I’ve been wanting to write about this series ever since I finished it last year. The King’s Avatar is a Chinese web series that was added Netflix last year. Since I’m watching a lot of Asian shows, Netflix recommended it to me and the premise was interesting.
When an elite gamer is forced out of his professional team, he becomes a manager of an internet cafe and reinvents himself to return to online glory.
With the current lack of sports, watching a fictional show about esports might fill a small part of that hole. You’ll see in-game footage of the battles and practices, and I’ve to say, I’m seriously impressed with the CGI. Even if none of it is real, it still looks like a game that could’ve been released last year.
It’s a typical Chinese show aimed at a younger audience with its silly characters, humor, and character archetypes.
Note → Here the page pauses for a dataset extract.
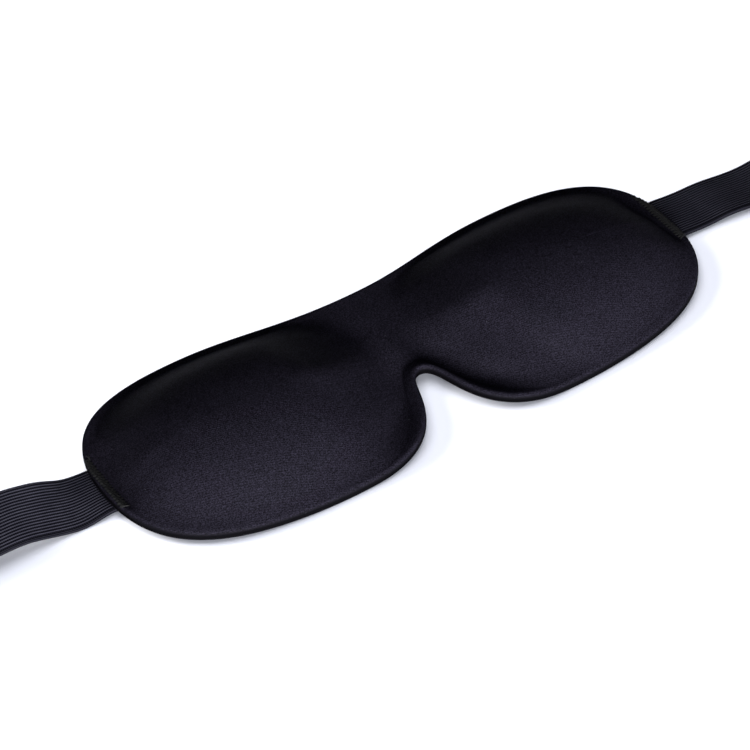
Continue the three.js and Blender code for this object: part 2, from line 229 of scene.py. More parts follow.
def rim_rise(x_squared):
    return BRIDGE_ARCH * np.exp(-x_squared / BRIDGE_ARCH_WIDTH**2) + TEMPLE_LIFT * x_squared / HALF_LENGTH**2


def rim_back(x):
    """Back of the rim in side view. Its lowest places rest on the table."""
    lowest = BRIDGE_ARCH_WIDTH**2 * math.log(
        BRIDGE_ARCH * HALF_LENGTH**2 / (TEMPLE_LIFT * BRIDGE_ARCH_WIDTH**2)
    )
    return rim_rise(x**2) - rim_rise(lowest)


def relaxed(values, held, rounds):
    """Values averaged again and again with their neighbours on the grid. held is 1 where they stay."""
    first = np.concatenate([QUADS[:, k] for k in range(4)])
    second = np.concatenate([QUADS[:, (k + 1) % 4] for k in range(4)])
    count = len(values)
    neighbours = np.bincount(first, minlength=count) + np.bincount(second, minlength=count)
    for _ in range(rounds):
        total = np.bincount(first, values[second], count) + np.bincount(second, values[first], count)
        values = held * values + (1 - held) * total / neighbours
    return values


def beyond_crease(x, y):
    """Distance outward from the crease that parts each lobe from the nose bridge."""
    return np.abs(x) - CREASE_NEAREST_X - CREASE_BEND * (y - CREASE_NEAREST_Y) ** 2


def crease_pinch(x, y, inset):
    """How far the mould presses the cover down along the two creases."""
    depth = CREASE_DEPTH * (0.3 + 0.7 * smoothstep(10.0, -8.0, y)) * smoothstep(-41.0, -22.0, y)
    return depth * bell(beyond_crease(x, y), 2.0, 6.0) * smoothstep(0.5, 7.0, inset)


def moulded_dome():
    """Share of the full dome height at each grid point: two lobes that part at the nose creases."""
    x, y, _, share = SKIN_GRID
    along_nose = np.clip(beyond_crease(x, y) / NOSE_SLOPE_LENGTH, 0, 1)
    nose_slope = 1 - (1 - along_nose) ** NOSE_SLOPE_POWER
    lobe = ((np.abs(x) - LOBE_MIDDLE_X) / LOBE_HALF_LENGTH) ** 2 + ((y - TIP_Y) / HALF_HEIGHT) ** 2
    crown = 1 - LOBE_FALL * np.clip(lobe, 0, 1.2)
    sharp = nose_slope * (1 - share**SHOULDER_POWER) * crown
    held = np.maximum(smoothstep(0.9, 1.0, share), smoothstep(25, 45, np.abs(x)))
    soft = relaxed(sharp, held, DOME_RELAX_ROUNDS)
    return soft / soft.max()


def rolled(inset, radius):
    """Drop of a rounded edge below its flat, by the distance in from the edge."""
    short = np.clip(radius - inset, 0, radius)
    return radius - np.sqrt(radius**2 - short**2)


def pressed_edge(inset):
    """How far the cover is pressed down at its cut edge."""
    return PRESS_DEPTH * rolled(inset, PRESS_ROLL) / PRESS_ROLL


def tack_dent(x, y):
    """How far the sewing pulls the cloth down round the bartacks."""
    return TACK_DENT * smoothstep(15.5, 12.0, np.abs(y - TACK_Y)) * bell(np.abs(x), TACK_X, 2.0)


def unevenness(x, y):
    """The small unevenness of a hand-pressed sheet."""
    broad = 0.16 * np.sin(x / 7.9 + 1.3 * np.sin(y / 11.3)) * np.sin(y / 9.1 + 0.7)
    small = 0.10 * np.sin(x / 4.3 + 0.9) * np.sin(y / 5.1 + x / 17.0)
    return broad + small


DOME = moulded_dome()


def mould_front(grid):
    """Top of the mask as the mould leaves it."""
    x, y, inset, _ = grid
    valley = VALLEY_DEPTH * notch_zone(x, y) * smoothstep(0.5, 7.0, inset)
    return rim_back(x) + RIM_THICKNESS + DOME_HEIGHT * DOME - valley + unevenness(x, y) * DOME**0.5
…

If you’ve watched any anime, you’ll probably recognize them.
What I liked the most about this series is the character of Ye Qui, our lead. He’s incredibly good at the game, but you’ll never hear him say that. And he still struggles with his own demons.
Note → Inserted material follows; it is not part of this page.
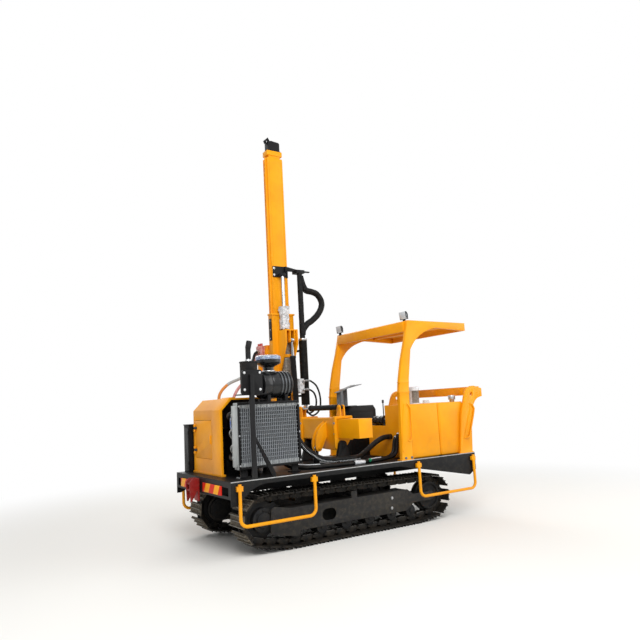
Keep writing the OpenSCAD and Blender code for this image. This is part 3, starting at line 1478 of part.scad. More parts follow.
// Carriage: a channel round the mast's nearer half, with lips behind its guide strips
guide_t = 20;
guide_y = mast_y + 40;
guide_gap = 5;
wall_in = mast_w / 2 + guide_w + guide_gap;
wall_t = 24;
carriage_low = 930;
lip_t = 14;
shelf_z = 2600;
housing_y = 865;
house_x = [70, 280];

module mast_carriage() {
    near = mast_y - guide_gap;
    placed("orange") {
        difference() {
            slab([mast_x - wall_in - wall_t, mast_x + wall_in + wall_t],
                [near - wall_t, guide_y + guide_t + guide_gap + lip_t],
                [carriage_low, carriage_top]);
            slab([mast_x - wall_in, mast_x + wall_in], [near, guide_y + guide_t + guide_gap],
                [carriage_low - 1, carriage_top + 1]);
            slab([mast_x - mast_w / 2 - guide_gap, mast_x + mast_w / 2 + guide_gap],
                [near, guide_y + 200], [carriage_low - 1, carriage_top + 1]);
        }
        for (z = [carriage_low, carriage_top - 24]) difference() {
            slab([mast_x - wall_in - wall_t - 14, mast_x + wall_in + wall_t + 14],
                [near - wall_t - 14, guide_y + guide_t + guide_gap + lip_t], [z, z + 24]);
            slab([mast_x - wall_in - 1, mast_x + wall_in + 1], [near - 1, guide_y + 200],
                [z - 1, z + 25]);
        }
        // Housing for the tilt cylinder's pin
        difference() {
            slab(house_x, [housing_y, near - wall_t], [shelf_z, shelf_z + 18]);
            rod_z(lift_x, lift_y, [shelf_z - 1, shelf_z + 20], lift_d / 2 + 8);
        }
        for (x = [house_x[0], house_x[1] - wall_t])
            crosswise([x, x + wall_t], [[near - wall_t + 1, 1990], [near - wall_t + 1, shelf_z],
                [housing_y, shelf_z], [housing_y, shelf_z - 190], [near - wall_t - 40, 2040]]);
        for (s = [-1, 1]) housing_lug(s);
        for (s = [-1, 1]) carriage_lug(s, near - wall_t);
        for (z = [1680, 2220]) lift_strap(z, near - wall_t);
    }
}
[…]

It’s not the usual prodigy trope where the lead figures out their hidden abilities and take on the world. He already is good after paying his dues so there is no need to focus on him and his abilities. He has other goals and through those, helps others discover their talents.
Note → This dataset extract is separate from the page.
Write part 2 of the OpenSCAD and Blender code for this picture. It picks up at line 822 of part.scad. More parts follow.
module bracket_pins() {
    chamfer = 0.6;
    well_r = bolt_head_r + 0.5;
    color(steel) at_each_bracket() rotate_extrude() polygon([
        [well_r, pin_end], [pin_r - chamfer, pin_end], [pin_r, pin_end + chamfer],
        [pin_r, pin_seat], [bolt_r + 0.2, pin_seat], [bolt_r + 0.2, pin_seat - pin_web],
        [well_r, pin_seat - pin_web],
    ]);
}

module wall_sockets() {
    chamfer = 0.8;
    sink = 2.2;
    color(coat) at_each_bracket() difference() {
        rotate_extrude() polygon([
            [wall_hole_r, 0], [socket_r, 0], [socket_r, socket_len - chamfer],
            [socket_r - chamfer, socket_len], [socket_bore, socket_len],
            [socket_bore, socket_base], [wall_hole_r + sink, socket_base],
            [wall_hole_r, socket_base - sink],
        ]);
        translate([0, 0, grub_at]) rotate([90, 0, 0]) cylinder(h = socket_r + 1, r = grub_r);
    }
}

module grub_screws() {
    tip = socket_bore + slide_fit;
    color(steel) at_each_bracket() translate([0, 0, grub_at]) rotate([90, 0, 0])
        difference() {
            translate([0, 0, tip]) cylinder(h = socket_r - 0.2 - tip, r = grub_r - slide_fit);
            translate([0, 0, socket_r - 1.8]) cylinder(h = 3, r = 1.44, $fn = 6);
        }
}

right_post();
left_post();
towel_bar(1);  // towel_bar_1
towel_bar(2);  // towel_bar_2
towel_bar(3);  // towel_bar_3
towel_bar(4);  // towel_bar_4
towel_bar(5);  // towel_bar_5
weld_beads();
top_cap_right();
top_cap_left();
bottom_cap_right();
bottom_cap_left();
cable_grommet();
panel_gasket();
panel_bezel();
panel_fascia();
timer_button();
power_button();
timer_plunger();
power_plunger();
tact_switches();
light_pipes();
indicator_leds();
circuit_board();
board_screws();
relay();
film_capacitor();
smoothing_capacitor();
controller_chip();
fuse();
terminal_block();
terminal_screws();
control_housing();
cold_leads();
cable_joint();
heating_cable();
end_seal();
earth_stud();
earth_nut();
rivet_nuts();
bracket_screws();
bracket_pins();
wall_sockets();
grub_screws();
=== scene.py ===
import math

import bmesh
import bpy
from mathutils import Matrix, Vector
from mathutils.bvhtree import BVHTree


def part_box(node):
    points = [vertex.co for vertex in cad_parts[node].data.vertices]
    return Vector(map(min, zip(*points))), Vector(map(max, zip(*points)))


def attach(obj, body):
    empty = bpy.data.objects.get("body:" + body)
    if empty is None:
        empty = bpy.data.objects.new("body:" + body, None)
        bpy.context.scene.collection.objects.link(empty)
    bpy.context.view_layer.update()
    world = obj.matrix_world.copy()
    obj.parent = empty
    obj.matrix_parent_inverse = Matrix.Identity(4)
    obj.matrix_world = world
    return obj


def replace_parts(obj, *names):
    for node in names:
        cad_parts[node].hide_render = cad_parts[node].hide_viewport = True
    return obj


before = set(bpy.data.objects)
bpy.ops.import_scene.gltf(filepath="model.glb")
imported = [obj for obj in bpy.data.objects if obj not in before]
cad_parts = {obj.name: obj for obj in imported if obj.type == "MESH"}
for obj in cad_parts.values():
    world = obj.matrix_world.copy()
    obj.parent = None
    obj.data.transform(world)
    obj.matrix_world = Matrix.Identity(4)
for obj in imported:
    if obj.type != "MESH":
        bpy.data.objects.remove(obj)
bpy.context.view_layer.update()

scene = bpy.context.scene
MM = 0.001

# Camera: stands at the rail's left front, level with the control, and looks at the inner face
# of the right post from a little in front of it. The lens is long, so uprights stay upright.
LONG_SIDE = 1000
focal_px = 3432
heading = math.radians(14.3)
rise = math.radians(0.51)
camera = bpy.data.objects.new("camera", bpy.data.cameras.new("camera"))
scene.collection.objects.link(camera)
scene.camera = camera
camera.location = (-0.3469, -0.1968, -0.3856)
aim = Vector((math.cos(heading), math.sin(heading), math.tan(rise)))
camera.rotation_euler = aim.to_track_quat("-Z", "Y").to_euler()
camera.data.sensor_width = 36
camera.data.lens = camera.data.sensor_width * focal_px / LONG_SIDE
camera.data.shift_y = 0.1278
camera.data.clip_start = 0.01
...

The pacing of the show is pretty good too. They include a lot of in-game footage to mimic the training sessions and battles. None of this is played in real-time though. With the way it’s set up, the movement of the characters’ faces and the perfectly choreographed attacks, it’s just not possible. There are also a few mistakes that if it was real-time wouldn’t happen. And that’s okay. After all, it’s still a fiction series and a story needs to be told. Then again. Choreographing these in-game scenes is a feat on its own and they’ve done it well.
I think it’s an interesting show to check out if you’re a gamer and interested in esports. There’s a lot of drama, but you’ll be entertained until the last minute. The show is 40 episodes long, almost an hour each, so it’s perfect for binging. Bonus points for finding references to other games.